Rougier et al. (2012) code the zalambdodont dentition of Necrolestes based more on a priori perception of its phylogenetic affinities and less on intrinsic features of the dentition itself. However, Hennig’s auxilliary principle, that similarity justifies the assumption of homology in the absence of other evidence, is equally applicable to both interpretations of zalambdodonty in Necrolestes. The definitive test for secondary homology is congruence (de Pinna 1991). This requires construction of a phylogenetic tree using multiple independent characters, which then permits evaluation of secondary homology (de Pinna 1991). To code features of the dentition on the basis of perceived primary homologies of cranial characters is to make a priori assumptions that weaken any subsequent tests based on congruence and cast doubt on the validity of resulting phylogenetic trees.
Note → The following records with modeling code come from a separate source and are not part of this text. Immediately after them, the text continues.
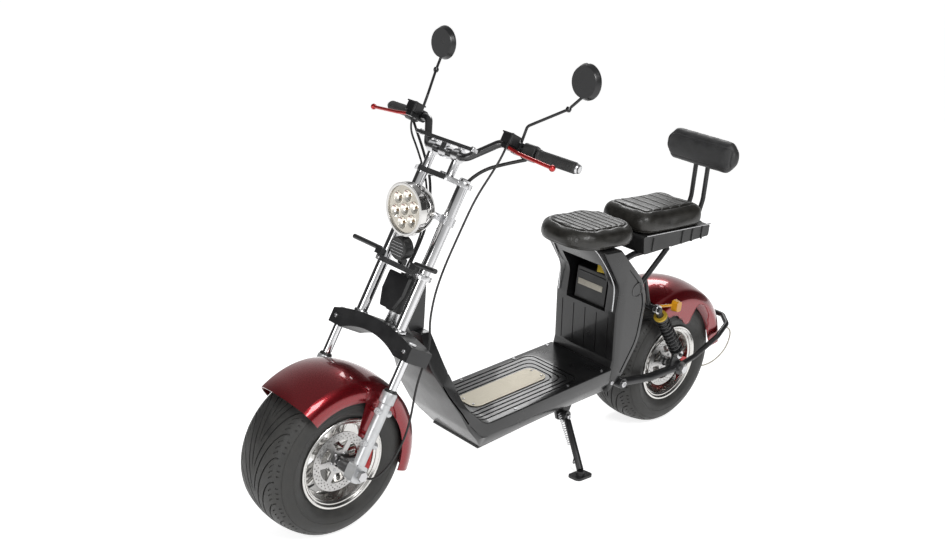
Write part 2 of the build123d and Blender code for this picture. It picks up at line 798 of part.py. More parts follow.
shield_outline = [
    (1135, 545),
    (1115, 440),
    (1060, 352),
    (981, 235),
    (905, 154),
    (579, 196),
    (365, 214),
    (365, 301),
    (916, 243),
    (1000, 312),
    (1061, 445),
    (1098, 545),
]
with BuildPart() as leg_shield:
    add_side_plate(shield_outline, -body_half_width, body_half_width)
    for side in (-1, 1):
        with BuildSketch(Plane.YZ.offset(930)):
            with BuildLine():
                Polyline((side * 135.5, 300), (side * 45, 570), (side * 160, 570), (side * 160, 300), close=True)
            make_face()
        extrude(amount=260, mode=Mode.SUBTRACT)
        for x, rise in ((360, 60), (960, 0)):
            with BuildSketch(Plane.YZ.offset(x)):
                with BuildLine():
                    Polyline(
                        (side * (body_half_width + 0.5), 198 + rise),
                        (side * belly_half_width, 138 + rise),
                        (side * 160, 138 + rise),
                        (side * 160, 198 + rise),
                        close=True,
                    )
                make_face()
        loft(mode=Mode.SUBTRACT)
finish(leg_shield, "leg_shield", bike_frame)

riser_outline = [
    (364.7, 214),
    (300, 268),
    (240, 377),
    (230, 522),
    (270, 595),
    (396, 711),
    (478, 711),
    (380, 584),
    (381, 496),
    (361, 327),
    (364.7, 301),
]
pocket_low = 486.0
pocket_high = 650.0
pocket_back = 292.0
pocket_half_width = 84.0
pocket_slope_start = 590.0
pocket_slope_run = 60.0
pocket_front = 540.0
pocket_outline = [
    (pocket_back, pocket_low),
    (pocket_back, pocket_slope_start),
    (pocket_back + pocket_slope_run, pocket_high),
    (pocket_front, pocket_high),
    (pocket_front, pocket_low),
]
with BuildPart() as seat_riser:
    add_side_plate(riser_outline, -body_half_width + 3, body_half_width - 3)
    add_side_plate(pocket_outline, -pocket_half_width, pocket_half_width, mode=Mode.SUBTRACT)
finish(seat_riser, "seat_riser", bike_frame)

battery_depth = 72.0
battery_height = 112.0
battery_half_width = 64.0
battery_back = pocket_back + seat_gap
battery_low = pocket_low + seat_gap
battery_outline = [
    (battery_back, battery_low),
    (battery_back, pocket_slope_start - 2),
    (battery_back + 14, battery_low + battery_height),
    (battery_back + battery_depth, battery_low + battery_height),
    (battery_back + battery_depth, battery_low),
]
with BuildPart() as battery:
    add_side_plate(battery_outline, -battery_half_width, battery_half_width, 4)
finish(battery, "battery", bike_frame)

floor_plate_back = 560.0
floor_plate_front = 880.0
floor_slope = Vector(916 - 365, 0, 243 - 301).normalized()
floor_plane = Plane(origin=(365, 0, 301), x_dir=floor_slope, z_dir=floor_slope.cross(Vector(0, 1, 0)))
with BuildPart() as floor_plate:
    with BuildSketch(floor_plane):
        with Locations(((floor_plate_back + floor_plate_front) / 2 - 365, 0)):
            RectangleRounded(floor_plate_front - floor_plate_back, 88, 30)
    extrude(amount=3)
finish(floor_plate, "floor_plate", bike_frame)

with BuildPart() as under_frame:
    add_side_plate(
        [(906, 147), (579, 190), (400, 205), (400, 211), (579, 195.7), (905, 153.7)],
        -belly_half_width,
        belly_half_width,
    )
    for low_y in (92, -100):
        add_side_plate(
            [(410, 206), (366, 208), (318, 246), (290, 256), (280, 240), (300, 218), (340, 204)], low_y, low_y + 8
        )
    with BuildSketch(Plane.XZ.offset(-110)):
        with Locations(arm_pivot):
            Circle(8 + running_gap)
    extrude(amount=220, mode=Mode.SUBTRACT)
    with BuildSketch(stand_eye.offset(-stand_lug_half - 0.4)):
        Circle(16)
    extrude(amount=-16)
    with BuildSketch(stand_eye.offset(-stand_lug_half - 4)):
        Circle(stand_pin_radius)
    extrude(amount=2 * stand_lug_half + 4)
    add_side_plate([(498, 146), (542, 146), (561, 193.5), (478, 200)], 78, 88, 4)
finish(under_frame, "under_frame", bike_frame)

# Rear suspension and seat frame, in the bike frame

with BuildPart() as swingarm:
    for side in (-1, 1):
        y = side * arm_half_spacing
        add_bar([(arm_pivot[0], y, arm_pivot[1]), (150, y, 224), (0, y, tyre_radius)], 60, arm_radius)
        with BuildSketch(Plane.XZ.offset(-y - arm_radius)):
            with Locations((0, tyre_radius)):
                Circle(24)
            with Locations(arm_pivot):
                Circle(18)
        extrude(amount=2 * arm_radius)
    with BuildSketch(Plane.XZ.offset(-arm_half_spacing)):
        with Locations(arm_pivot):
            Circle(8)
    extrude(amount=2 * arm_half_spacing)
    add_bar([(x, y, z + tyre_radius) for x, y, z in loop], loop_bend, loop_radius)
    for side in (-1, 1):
        y = side * arm_half_spacing
        add_side_plate([(-6, 238), (46, 238), (34, 296), (10, 296)], y - 4, y + 4, 4)
        add_rod((shock_foot[0], y, shock_foot[1]), (shock_foot[0], side * (shock_half_spacing + 14), shock_foot[1]), 6)
    with BuildSketch(Plane.XZ.offset(-arm_half_spacing - 40)):
        with Locations((0, tyre_radius)):
            Circle(axle_radius + running_gap)
    extrude(amount=2 * arm_half_spacing + 80, mode=Mode.SUBTRACT)
finish(swingarm, "swingarm", bike_frame)

shock_stud_radius = 6.0
shock_eye_half = 8.0
with BuildPart() as rear_shocks:
    for side in (-1, 1):
        y = side * shock_half_spacing
        top = Vector(shock_top[0], y, shock_top[1])
        foot = Vector(shock_foot[0], y, shock_foot[1])
        span = (top - foot).length
        along = Plane(origin=foot, x_dir=(0, 1, 0), z_dir=(top - foot).normalized())
        with BuildSketch(along):
            Circle(7.5)
        extrude(amount=span)
        with BuildSketch(along.offset(34)):
            Circle(shock_radius)
        extrude(amount=span - 78)
        with BuildSketch(Plane.XZ.offset(-y - shock_eye_half)):
            with Locations(shock_top, shock_foot):
                Circle(15)
        extrude(amount=2 * shock_eye_half)
        with BuildSketch(Plane.XZ.offset(-y - 2 * shock_eye_half)):
            with Locations(shock_top):
                Circle(cross_tube_radius + seat_gap)
            with Locations(shock_foot):
                Circle(shock_stud_radius + seat_gap)
        extrude(amount=4 * shock_eye_half, mode=Mode.SUBTRACT)
finish(rear_shocks, "rear_shocks", bike_frame)

rail_half_spacing = 62.0
post_half_spacing = 25.0
post_radius = 8.0
post_bend = 60.0


def post_route(y):
    """The centre line of a backrest post at one distance from the middle."""
    return [(-104, y, 676.5), (-132, y, 785), (-129, y, 930)]


with BuildPart() as seat_rail:
    for side in (-1, 1):
        y = side * rail_half_spacing
        add_bar([(322, y, 634), (250, y, 654), (-104, y, 676.5)], 60, 10)
        add_rod((120, side * 96, 668), (264, side * 108, 552), 9)
        add_rod((shock_top[0], side * 104, shock_top[1]), (225, side * 105, 583), 7)
        add_side_plate([(250, 470), (250, 520), (200, 500), (170, 484), (170, 468)], side * 60 - 4, side * 60 + 4)
        y = side * post_half_spacing
        add_bar(post_route(y), post_bend, post_radius)
    add_rod((-104, -rail_half_spacing, 676.5), (-104, rail_half_spacing, 676.5), 10)
    add_rod((120, -96, 668), (120, 96, 668), 9)
    cross_y = shock_half_spacing + 16
    add_rod((shock_top[0], -cross_y, shock_top[1]), (shock_top[0], cross_y, shock_top[1]), cross_tube_radius)
    add(seat_riser.part, mode=Mode.SUBTRACT)
finish(seat_rail, "seat_rail", bike_frame)

# Saddles and backrest, in the bike frame


def build_saddle(front, back, half_width, base, height, corner):
    """A closed saddle: a rounded plan drawn in towards a smaller crown."""
    with BuildPart() as saddle:
        for lift, inset in ((0, 14), (height * 0.45, 0), (height, 26)):
            with BuildSketch(Plane.XY.offset(base + lift)):
                with Locations(((front + back) / 2, 0)):
                    RectangleRounded(front - back - 2 * inset, 2 * (half_width - inset), corner - inset / 2)
        loft(ruled=True)
    return saddle


front_saddle = build_saddle(
    front_saddle_front, front_saddle_back, front_saddle_half_width, front_saddle_base, front_saddle_height, 100
)
finish(front_saddle, "front_saddle", bike_frame)
rear_saddle = build_saddle(
    rear_saddle_front, rear_saddle_back, rear_saddle_half_width, rear_saddle_base, rear_saddle_height, 48
)
finish(rear_saddle, "rear_saddle", bike_frame)

tray_outline = [(250, 664.4), (-84, 685.7), (-84, 725.7), (262, 725.7)]
with BuildPart() as rear_seat_tray:
    add_side_plate(tray_outline, -104, 104, 8)
    add_rod((120, -106, 668), (120, 106, 668), 9 + seat_gap, mode=Mode.SUBTRACT)
    for side in (-1, 1):
        add_rod((120, side * 96, 668), (264, side * 108, 552), 9 + seat_gap, mode=Mode.SUBTRACT)
finish(rear_seat_tray, "rear_seat_tray", bike_frame)

pad_plane = Plane(origin=(-140, 0, 952), x_dir=(0, 1, 0), z_dir=Vector(1, 0, 0.06).normalized())
with BuildPart() as backrest_pad:
    for depth, inset in ((0, 10), (14, 0), (34, 0), (46, 22)):
        with BuildSketch(pad_plane.offset(depth)):
            with BuildLine():
                Polyline(
                    (-150 + inset, -16),
                    (-118, -56 + inset),
                    (118, -56 + inset),
                    (150 - inset, -16),
                    (150 - inset, 20),
                    (118, 56 - inset),
                    (-118, 56 - inset),
                    (-150 + inset, 20),
                    close=True,
                )
            made = make_face()
            fillet(made.vertices(), 10)
    loft(ruled=True)
    for side in (-1, 1):
        add_bar(post_route(side * post_half_spacing), post_bend, post_radius + seat_gap, mode=Mode.SUBTRACT)
finish(backrest_pad, "backrest_pad", bike_frame)

with BuildPart() as rear_lamps:
    for side in (-1, 1):
        add_rod((shock_top[0] - 4, side * 118, 478), (85, side * 134, 474), 5)
        with BuildSketch(Plane(origin=(85, side * 134, 474), x_dir=(0, 0, 1), z_dir=(0, side, 0))):
            RectangleRounded(40, 30, 10)
        extrude(amount=22, taper=8)
    add_rod(
        (shock_top[0], -shock_half_spacing, shock_top[1]),
        (shock_top[0], shock_half_spacing, shock_top[1]),
        cross_tube_radius + seat_gap,
        mode=Mode.SUBTRACT,
    )
finish(rear_lamps, "rear_lamps", bike_frame)

# Side stand, in the bike frame

with BuildPart() as side_stand:
    with BuildSketch(stand_eye.offset(-stand_lug_half)):
        Circle(stand_lug_radius)
    extrude(amount=2 * stand_lug_half)
    leg_end = stand_foot + floor_up * (stand_foot_thickness + stand_leg_radius) - stand_down * 4
    add_rod(stand_top + stand_down * (stand_leg_radius + 4), leg_end, stand_leg_radius)
    with BuildSketch(Plane(origin=stand_foot, x_dir=(1, 0, 0), z_dir=floor_up)):
        RectangleRounded(*stand_foot_size, 14)
    extrude(amount=stand_foot_thickness)
    with BuildSketch(Plane(origin=stand_foot, x_dir=(1, 0, 0), z_dir=floor_up).offset(1)):
        Circle(stand_leg_radius + 3)
    extrude(amount=stand_leg_radius + stand_foot_thickness, taper=6)
    with BuildSketch(stand_eye.offset(-40)):
        Circle(stand_pin_radius + running_gap)
    extrude(amount=80, mode=Mode.SUBTRACT)
finish(side_stand, "side_stand", bike_frame)

# Park the scooter: lean it on its stand, drop it to the floor and centre it

lifted = Location((0, 0, -floor_level)) * lean_turn
whole = Compound(children=[(lifted * place) * builder.part for builder, _, place in pieces])
reach = whole.bounding_box()
parked = Location((-reach.center().X, -reach.center().Y, 0)) * lifted

for builder, name, place in pieces:
    builder.part = (parked * place) * builder.part
    builder.part.label = name
    export_step(builder.part, f"parts/{name}.step")
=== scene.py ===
"""Looks for the electric chopper scooter: finishes, soft pieces, tread, cables and studio."""

import json
import math

import bmesh
import bpy
from mathutils import Matrix, Vector


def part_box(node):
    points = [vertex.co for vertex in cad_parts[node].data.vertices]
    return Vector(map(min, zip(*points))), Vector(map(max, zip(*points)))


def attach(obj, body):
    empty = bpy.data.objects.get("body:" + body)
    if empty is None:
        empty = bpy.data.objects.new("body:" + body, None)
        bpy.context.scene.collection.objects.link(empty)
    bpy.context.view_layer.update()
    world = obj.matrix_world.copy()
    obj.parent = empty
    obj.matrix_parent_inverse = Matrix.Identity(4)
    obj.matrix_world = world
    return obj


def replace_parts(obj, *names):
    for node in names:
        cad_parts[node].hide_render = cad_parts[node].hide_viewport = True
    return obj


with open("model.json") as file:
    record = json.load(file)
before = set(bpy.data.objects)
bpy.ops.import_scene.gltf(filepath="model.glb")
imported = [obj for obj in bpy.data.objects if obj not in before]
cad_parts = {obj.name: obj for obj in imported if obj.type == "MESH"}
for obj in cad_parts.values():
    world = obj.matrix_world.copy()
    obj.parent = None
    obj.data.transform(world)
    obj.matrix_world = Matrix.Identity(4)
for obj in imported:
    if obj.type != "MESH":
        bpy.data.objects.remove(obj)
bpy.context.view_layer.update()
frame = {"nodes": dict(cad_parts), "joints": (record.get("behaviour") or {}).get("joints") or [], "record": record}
nodes = frame["nodes"]
joints = {joint["name"]: joint for joint in frame["joints"]}

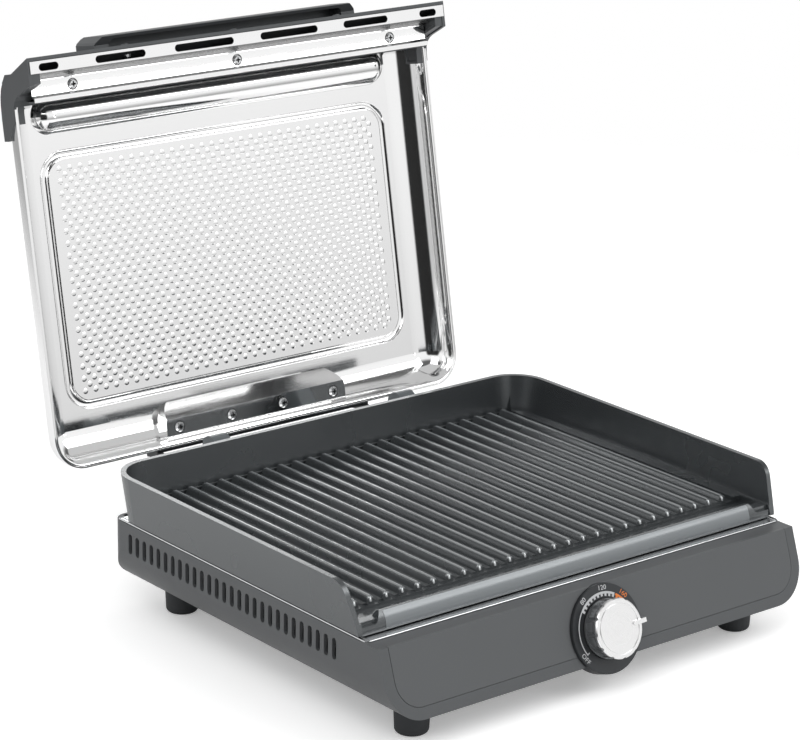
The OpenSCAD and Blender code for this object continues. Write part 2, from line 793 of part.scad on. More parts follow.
// Side view of the trim: slanted face, and cheeks that follow the swept plate wall
module cheek_side() {
    yc = front_y + 42.5;
    zc = rim_z - 14;
    polygon([[lid_yf + 46, lid_top - 14], [lid_yf + 41, lid_top - 18.2],
        [lid_yf + 32, rim_z + 0.9], [yc, rim_z + 0.9], [yc - 5.1, zc + 14.1],
        [yc - 9.6, zc + 11.5], [yc - 12.3, zc + 8.6], [yc - 14.1, zc + 5.1],
        [yc - 20.7, skirt_z], [trim_yf, skirt_z],
        [skirt_y(16.1), lid_top - 16.1], [lid_yf + 4.4, lid_top - 13.4],
        [lid_yf + 7.7, lid_top - 11.5], [lid_yf + 13, lid_top - 9.7],
        [lid_yf + 18.7, lid_top - 8.7], [lid_yf + 30, lid_top - 8.1],
        [lid_yf + 46, lid_top - 8.1]]);
}

module lid_trim() {
    color("dimgray") lid_pose() difference() {
        along_x(lid_hw + 1) cheek_side();
        // hollow between the cheeks and behind the face, less three screw bosses
        difference() {
            along_x(lid_hw - 1.8) polygon([[trim_yf + 2.6, skirt_z - 5], [trim_yf + 2.6, skirt_z + 0.4],
                [skirt_y(32) + 2.42, web_z - 3], [lid_yf + 68, web_z - 3],
                [lid_yf + 68, skirt_z - 5]]);
            for (x = trim_screw_x) translate([x, lid_yf + 9, lid_top - 36.5])
                cylinder(h = 12, r = 5);
        }
        for (x = trim_screw_x) translate([x, lid_yf + 9, lid_top - 40])
            cylinder(h = 12, r = 1.6);
        for (x = handle_screw_x) skirt_frame(x) cylinder(h = 20, r = 1.6, center = true);
        translate([-lid_hw + 1.8, trim_yf + 36, skirt_z]) cube([lid_w - 3.6, 80, 80]);
        // seat of the steel lid
        outer_dish(seat_z - 0.01);
    }
}

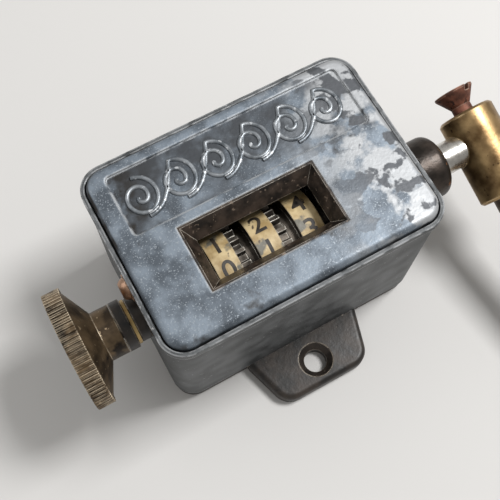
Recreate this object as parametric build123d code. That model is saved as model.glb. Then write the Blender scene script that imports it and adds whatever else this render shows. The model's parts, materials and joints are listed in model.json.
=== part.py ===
from build123d import *
import math
import os

os.makedirs("parts", exist_ok=True)

# Frame: millimetres, origin at the centre of the base plate's underside.
# X runs along the case from reset knob to drive shaft, Y to the back, Z up.

# Base plate and mounting lugs
BASE_T = 3.2
BASE_L, BASE_W = 53.6, 36.6
LUG_REACH = 10.0
LUG_ROOT, LUG_TIP, LUG_CORNER_R = 25.0, 19.0, 4.0
HOLE_SPACING = 48.0
HOLE_R, HOLE_SINK_R = 2.3, 3.5

# Case
CASE_L, CASE_W, CASE_R = 55.0, 38.0, 4.8
BODY_INSET = 0.4
WALL = 2.0
LIP_Z = 36.4
LIP_H = 1.8
LIP_T = 0.75
LEDGE_Z = 34.2
TOP_Z = 37.8
COVER_GAP = 0.35
COVER_EDGE_R = 1.2
POST_X, POST_Y, POST_R, POST_H = 22.6, 13.9, 2.6, 9.0
CASE_SCREW_R, CASE_SCREW_HEAD_R = 1.3, 2.4

# Window and name panel in the cover
WIN_X, WIN_Y = (-15.9, 10.7), (-11.45, 1.5)
WIN_IN_X, WIN_IN_Y = (-13.1, 8.2), (-8.85, -1.5)
WIN_FLOOR_Z = 34.6
BEZEL_RIM = 0.35
PANEL_X, PANEL_Y = (-22.7, 23.6), (3.4, 15.6)
PANEL_DEPTH = 0.45

# Main axis, shared by the knob, number wheels and drive shaft
AXIS_Y, AXIS_Z = -5.0, 23.0

# Number wheels
WHEEL_R = 8.6
WHEEL_X = {"hundreds": -10.5, "tens": -2.2, "units": 6.1}
BAND_W = 4.6
SIDE_W = 1.9
GEAR_TEETH, GEAR_ROOT, GEAR_TIP = 20, 7.0, 8.25
CARRY_R, CARRY_TIP = 6.6, 7.2
PINION_TEETH, PINION_ROOT, PINION_TIP = 8, 2.35, 3.5
PINION_DIST, PINION_ANGLE = 10.95, 10.0
PINION_SHAFT_R = 1.2
RATCHET_X, RATCHET_TIP, RATCHET_ROOT = (10.6, 13.0), 7.6, 6.2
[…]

By undertaking more rigorous homology assessments and by including metacone zalambdodont taxa, we have addressed the possible bias caused by non-independent coding of characters. The fact that, after applying statistical tests under two different methodologies (parsimony and Bayesian analysis), Necrolestes is always recovered as a meridiolestidan is stronger support for the conclusions of Rougier et al. (2012) than they themselves presented. Further, the inclusion of additional metatherian taxa permits assessment of a common alternative hypothesis of the phylogenetic position of Necrolestes. Templeton and Bayes factor tests show that constraining Necrolestes to the Metatheria produces topologies that are much less likely than those in which Necrolestes resolves as a meridiolestidan. We therefore accept the hypothesis that meridiolestidans exhibit an approximately 40 million year ghost lineage between the Paleocene and early Miocene.